Numerical modeling is a fundamental tool in identifying complex phenomena threatening the infrastructures' durability [6].
Modeling and simulation are gaining insight into durability assessment and materials behavior analyses under various conditions.
In the literature, the prediction of corrosion has been carried out using two approaches: deterministic models based on numerical calculations and stochastic probabilistic models. According to Fujimoto [7], the stochastic and probabilistic approaches may not always be efficient with new materials composition and unpredictable environmental conditions, which require deterministic models. In recent technical advances, numerical calculations are based principally on finite element methods (FEM); the development of reliable numerical models and simulations such as finite element analysis is fundamental in future predictive maintenance concepts [8]. The development and improvement of numerical tools simplified the computations by integrating multiple modules and different features in the FEM software, such as electrochemistry, using shapes, boundary conditions, and site conditions, which improve the analysis and assessment of various types of corrosion complex process [9, 10].
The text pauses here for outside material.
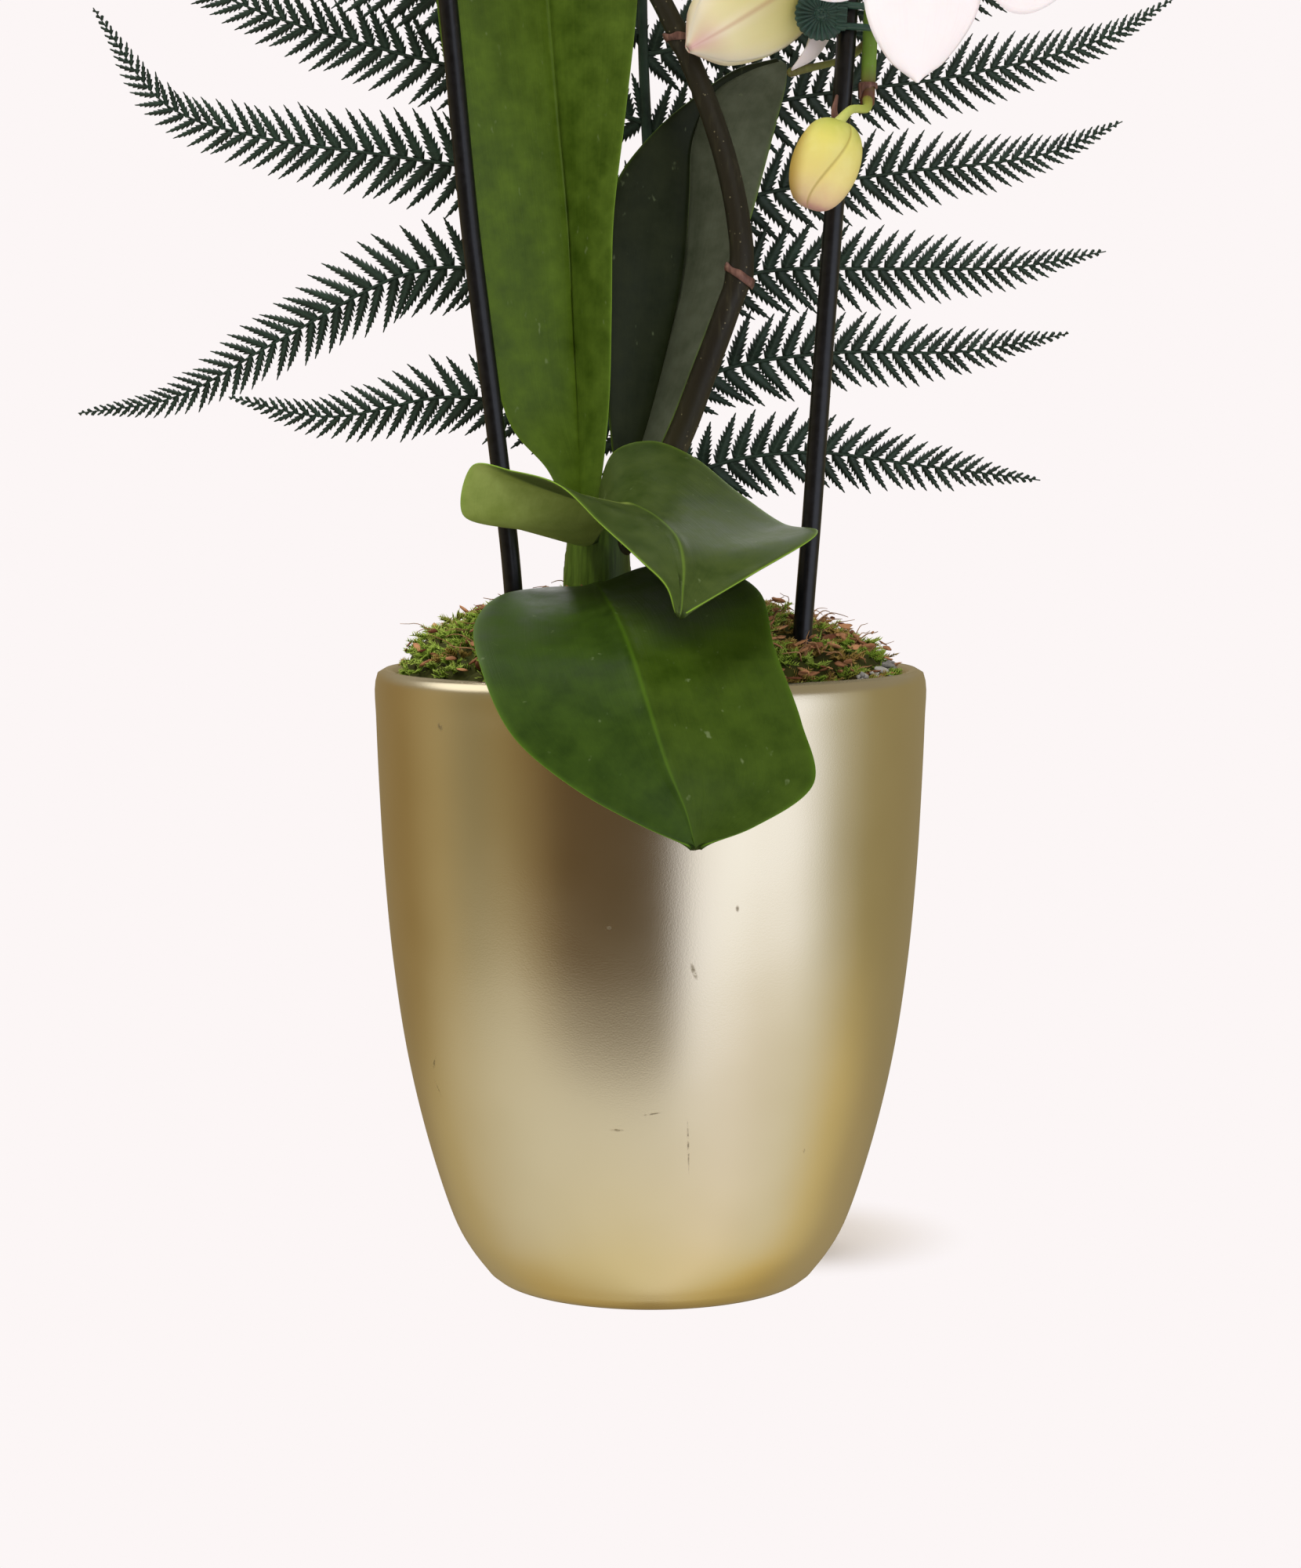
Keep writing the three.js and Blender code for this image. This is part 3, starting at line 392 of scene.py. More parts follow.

The multiphysics aspect of the corrosion process requires interdisciplinary methodologies combining multiple approaches with diverse engineering expertise that involves coupling techniques to simulate the different connected phenomena [11].
The corrosion process is a surface phenomenon, and it's described as the interconnection of the different separate components of the involved chemical reactions and the manifestation of the heterogeneous mechanical actions on these chemical reactions [12].
The corrosion mechanisms can be caused or accelerated by mechanical actions; the mechanoelectrochemical effect is the interaction between the corrosion electrochemical reactivity on a steel surface and the internal or external applied stress on that surface layer [13].
Infrastructure elements undergo frequent external forces, multiple types of strains, mechanical stresses, and the influence of the initial state of the soil pressure. Combining these factors can cause critical degradation that leads to unpredictable accidents [14]. Local stress and factors that increase strain, such as corrosion defects and mechanical cracks, are current on the infrastructure's surface as irregularities that cause local plastic deformation [15].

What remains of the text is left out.